> Short problem: Extract exactly the run of lines starting at the line that holds "const rawBeef = new" and ending at the line that holds "import math", both included.

*****

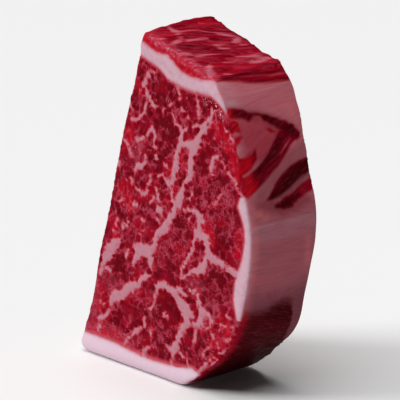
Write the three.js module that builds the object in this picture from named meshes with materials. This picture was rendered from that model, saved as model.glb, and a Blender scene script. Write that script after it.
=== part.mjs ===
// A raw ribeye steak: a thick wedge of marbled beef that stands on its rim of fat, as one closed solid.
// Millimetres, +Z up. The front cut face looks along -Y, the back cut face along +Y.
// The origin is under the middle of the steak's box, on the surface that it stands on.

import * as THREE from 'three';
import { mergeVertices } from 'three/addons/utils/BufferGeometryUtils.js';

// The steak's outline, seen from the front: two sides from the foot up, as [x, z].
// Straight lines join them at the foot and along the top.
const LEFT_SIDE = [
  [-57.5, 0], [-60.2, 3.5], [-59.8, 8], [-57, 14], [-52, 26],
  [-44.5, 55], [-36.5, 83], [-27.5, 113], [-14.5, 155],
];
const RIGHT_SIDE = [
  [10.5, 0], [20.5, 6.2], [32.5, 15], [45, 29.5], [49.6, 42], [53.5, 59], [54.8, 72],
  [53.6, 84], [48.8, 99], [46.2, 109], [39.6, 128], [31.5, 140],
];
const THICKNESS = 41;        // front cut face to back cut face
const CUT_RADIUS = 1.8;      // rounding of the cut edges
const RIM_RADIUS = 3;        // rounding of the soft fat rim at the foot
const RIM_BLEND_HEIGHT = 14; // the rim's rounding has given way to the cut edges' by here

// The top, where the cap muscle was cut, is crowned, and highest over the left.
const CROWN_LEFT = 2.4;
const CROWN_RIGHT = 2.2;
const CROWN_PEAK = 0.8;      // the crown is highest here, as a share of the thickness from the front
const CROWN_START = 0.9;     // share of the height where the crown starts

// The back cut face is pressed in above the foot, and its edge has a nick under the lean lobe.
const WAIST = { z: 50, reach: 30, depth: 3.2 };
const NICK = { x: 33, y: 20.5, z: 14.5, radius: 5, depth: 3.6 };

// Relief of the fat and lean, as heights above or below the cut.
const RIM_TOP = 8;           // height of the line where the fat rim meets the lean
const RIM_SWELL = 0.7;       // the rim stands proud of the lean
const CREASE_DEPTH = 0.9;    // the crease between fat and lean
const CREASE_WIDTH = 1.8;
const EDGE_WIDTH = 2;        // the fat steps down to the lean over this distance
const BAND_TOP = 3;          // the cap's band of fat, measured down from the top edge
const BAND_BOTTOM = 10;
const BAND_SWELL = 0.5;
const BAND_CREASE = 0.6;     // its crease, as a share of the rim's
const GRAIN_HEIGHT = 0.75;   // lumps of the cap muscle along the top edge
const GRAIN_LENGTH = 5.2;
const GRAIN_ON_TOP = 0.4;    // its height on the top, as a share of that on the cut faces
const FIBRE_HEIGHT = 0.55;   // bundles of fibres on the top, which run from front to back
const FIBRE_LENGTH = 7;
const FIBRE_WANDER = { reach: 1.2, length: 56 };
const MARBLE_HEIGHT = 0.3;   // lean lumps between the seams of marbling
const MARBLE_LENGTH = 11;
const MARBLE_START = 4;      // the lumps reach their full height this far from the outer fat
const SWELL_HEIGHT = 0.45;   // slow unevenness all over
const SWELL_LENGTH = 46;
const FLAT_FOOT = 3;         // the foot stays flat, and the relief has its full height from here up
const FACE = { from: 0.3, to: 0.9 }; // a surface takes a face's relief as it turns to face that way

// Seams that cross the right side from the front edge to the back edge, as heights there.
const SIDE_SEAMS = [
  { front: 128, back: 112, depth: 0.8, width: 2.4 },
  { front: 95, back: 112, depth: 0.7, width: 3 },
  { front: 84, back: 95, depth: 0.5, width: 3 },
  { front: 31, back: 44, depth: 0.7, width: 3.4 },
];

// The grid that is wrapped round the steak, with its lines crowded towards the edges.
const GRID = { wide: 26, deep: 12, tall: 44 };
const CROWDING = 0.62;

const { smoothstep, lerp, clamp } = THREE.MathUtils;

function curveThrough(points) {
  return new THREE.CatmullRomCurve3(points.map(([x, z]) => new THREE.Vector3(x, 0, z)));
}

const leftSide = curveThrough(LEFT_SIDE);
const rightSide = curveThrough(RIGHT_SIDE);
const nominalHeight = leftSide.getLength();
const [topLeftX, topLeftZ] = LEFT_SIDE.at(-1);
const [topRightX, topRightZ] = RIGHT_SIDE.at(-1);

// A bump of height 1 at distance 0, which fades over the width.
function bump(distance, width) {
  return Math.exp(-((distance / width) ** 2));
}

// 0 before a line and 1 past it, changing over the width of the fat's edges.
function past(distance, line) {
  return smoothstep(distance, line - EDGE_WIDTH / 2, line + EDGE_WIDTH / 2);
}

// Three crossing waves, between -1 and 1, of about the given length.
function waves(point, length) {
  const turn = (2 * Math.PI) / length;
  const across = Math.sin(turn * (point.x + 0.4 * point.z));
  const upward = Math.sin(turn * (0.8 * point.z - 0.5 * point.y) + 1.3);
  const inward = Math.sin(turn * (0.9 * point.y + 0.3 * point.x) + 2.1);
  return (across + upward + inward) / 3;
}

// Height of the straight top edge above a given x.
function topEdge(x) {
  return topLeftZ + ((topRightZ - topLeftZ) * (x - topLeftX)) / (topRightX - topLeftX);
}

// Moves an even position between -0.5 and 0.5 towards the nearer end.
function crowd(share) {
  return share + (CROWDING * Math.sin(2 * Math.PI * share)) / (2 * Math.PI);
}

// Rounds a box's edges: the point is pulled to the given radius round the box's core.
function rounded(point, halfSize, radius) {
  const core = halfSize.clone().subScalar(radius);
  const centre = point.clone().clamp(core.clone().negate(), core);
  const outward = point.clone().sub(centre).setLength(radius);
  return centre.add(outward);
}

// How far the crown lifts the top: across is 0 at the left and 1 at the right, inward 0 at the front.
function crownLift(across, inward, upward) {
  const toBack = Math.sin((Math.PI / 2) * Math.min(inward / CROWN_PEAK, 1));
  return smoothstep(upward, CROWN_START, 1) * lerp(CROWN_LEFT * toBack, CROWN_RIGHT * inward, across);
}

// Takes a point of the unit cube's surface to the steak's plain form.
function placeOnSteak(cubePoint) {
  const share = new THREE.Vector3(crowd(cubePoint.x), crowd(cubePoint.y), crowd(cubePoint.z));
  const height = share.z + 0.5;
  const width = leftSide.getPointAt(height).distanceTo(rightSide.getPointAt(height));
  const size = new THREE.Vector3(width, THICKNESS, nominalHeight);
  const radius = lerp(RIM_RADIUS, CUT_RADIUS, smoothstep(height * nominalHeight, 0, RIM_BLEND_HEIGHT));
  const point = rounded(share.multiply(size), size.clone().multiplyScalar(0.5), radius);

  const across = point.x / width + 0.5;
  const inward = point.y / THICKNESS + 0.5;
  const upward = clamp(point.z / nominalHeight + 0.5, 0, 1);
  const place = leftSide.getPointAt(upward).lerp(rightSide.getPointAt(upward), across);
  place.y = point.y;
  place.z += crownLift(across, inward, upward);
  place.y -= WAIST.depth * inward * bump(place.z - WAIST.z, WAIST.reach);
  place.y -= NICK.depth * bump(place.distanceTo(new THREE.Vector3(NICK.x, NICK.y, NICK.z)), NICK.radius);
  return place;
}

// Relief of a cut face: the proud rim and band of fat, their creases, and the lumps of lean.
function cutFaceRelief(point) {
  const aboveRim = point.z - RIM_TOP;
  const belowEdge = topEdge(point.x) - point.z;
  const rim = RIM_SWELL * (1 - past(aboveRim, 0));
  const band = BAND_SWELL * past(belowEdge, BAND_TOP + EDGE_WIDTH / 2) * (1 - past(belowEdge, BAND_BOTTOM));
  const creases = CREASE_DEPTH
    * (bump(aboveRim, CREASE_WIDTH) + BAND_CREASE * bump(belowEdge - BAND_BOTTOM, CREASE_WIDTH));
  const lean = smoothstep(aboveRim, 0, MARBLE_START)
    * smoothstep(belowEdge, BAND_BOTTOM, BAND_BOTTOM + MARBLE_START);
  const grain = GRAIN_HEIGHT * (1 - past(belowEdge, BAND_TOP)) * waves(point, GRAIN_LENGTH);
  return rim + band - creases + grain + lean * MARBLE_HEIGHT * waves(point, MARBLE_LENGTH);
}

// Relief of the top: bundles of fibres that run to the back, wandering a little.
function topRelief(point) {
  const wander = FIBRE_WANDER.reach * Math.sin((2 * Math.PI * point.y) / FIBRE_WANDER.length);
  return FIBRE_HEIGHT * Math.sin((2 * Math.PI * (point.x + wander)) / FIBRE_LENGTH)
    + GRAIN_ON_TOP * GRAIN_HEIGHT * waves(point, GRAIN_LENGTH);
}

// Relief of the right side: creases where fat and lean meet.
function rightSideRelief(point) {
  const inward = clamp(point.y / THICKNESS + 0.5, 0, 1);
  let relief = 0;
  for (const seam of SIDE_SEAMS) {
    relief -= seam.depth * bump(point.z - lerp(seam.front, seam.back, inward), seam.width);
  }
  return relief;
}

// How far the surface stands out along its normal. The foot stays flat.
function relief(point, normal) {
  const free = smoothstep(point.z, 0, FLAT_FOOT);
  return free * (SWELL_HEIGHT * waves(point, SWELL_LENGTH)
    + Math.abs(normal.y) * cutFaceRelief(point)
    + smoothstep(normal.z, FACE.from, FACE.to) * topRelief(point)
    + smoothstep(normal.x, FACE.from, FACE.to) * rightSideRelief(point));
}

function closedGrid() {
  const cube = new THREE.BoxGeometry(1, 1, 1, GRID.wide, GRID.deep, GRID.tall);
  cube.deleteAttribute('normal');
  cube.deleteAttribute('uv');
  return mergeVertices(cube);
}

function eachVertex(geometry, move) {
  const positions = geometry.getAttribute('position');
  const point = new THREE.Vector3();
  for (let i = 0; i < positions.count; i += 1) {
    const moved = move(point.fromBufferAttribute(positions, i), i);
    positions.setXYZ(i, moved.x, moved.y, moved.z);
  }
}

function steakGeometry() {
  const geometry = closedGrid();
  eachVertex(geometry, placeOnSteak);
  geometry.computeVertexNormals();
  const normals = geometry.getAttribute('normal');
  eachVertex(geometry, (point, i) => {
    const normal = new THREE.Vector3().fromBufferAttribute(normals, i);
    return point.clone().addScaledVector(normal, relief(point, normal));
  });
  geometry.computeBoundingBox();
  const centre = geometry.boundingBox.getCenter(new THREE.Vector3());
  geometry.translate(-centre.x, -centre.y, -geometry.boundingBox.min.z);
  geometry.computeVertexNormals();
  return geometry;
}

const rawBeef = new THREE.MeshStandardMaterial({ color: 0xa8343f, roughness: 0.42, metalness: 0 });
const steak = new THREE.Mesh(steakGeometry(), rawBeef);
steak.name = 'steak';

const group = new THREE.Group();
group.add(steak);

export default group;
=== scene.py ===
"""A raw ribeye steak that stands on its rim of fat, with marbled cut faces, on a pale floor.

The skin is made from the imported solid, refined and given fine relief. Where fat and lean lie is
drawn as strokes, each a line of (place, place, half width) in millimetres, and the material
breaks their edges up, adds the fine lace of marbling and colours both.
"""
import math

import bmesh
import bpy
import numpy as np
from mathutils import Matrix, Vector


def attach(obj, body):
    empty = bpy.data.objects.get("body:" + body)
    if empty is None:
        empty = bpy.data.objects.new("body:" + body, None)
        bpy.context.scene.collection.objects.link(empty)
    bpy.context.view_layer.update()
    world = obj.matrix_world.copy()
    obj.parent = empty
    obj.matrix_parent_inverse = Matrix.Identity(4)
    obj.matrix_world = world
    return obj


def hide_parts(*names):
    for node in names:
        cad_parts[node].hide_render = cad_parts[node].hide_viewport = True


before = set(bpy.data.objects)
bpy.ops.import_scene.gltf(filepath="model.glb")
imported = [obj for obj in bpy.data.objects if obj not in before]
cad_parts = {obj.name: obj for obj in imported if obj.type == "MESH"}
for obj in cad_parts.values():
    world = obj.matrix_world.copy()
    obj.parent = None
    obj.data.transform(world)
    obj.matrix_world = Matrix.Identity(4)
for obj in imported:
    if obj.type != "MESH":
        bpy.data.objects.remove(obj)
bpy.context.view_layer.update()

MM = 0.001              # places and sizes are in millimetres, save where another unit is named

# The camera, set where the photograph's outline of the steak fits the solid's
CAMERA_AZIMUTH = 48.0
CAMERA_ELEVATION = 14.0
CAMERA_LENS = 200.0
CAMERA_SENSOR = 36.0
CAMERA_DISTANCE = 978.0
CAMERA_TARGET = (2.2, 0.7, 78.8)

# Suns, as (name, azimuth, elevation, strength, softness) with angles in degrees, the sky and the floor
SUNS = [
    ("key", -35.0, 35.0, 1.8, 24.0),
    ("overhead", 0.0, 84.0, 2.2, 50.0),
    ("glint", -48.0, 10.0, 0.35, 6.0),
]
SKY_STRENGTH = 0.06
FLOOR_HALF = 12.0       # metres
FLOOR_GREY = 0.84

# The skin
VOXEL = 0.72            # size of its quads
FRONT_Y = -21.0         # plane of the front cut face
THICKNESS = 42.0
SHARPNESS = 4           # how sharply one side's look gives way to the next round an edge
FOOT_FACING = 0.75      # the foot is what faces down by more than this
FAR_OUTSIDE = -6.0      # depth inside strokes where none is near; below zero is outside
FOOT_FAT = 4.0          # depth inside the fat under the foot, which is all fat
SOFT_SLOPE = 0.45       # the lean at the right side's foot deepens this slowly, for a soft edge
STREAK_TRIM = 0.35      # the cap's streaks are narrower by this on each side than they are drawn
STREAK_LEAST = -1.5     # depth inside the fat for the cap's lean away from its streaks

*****

> Correct response:
const rawBeef = new THREE.MeshStandardMaterial({ color: 0xa8343f, roughness: 0.42, metalness: 0 });
const steak = new THREE.Mesh(steakGeometry(), rawBeef);
steak.name = 'steak';

const group = new THREE.Group();
group.add(steak);

export default group;
=== scene.py ===
"""A raw ribeye steak that stands on its rim of fat, with marbled cut faces, on a pale floor.

The skin is made from the imported solid, refined and given fine relief. Where fat and lean lie is
drawn as strokes, each a line of (place, place, half width) in millimetres, and the material
breaks their edges up, adds the fine lace of marbling and colours both.
"""
import math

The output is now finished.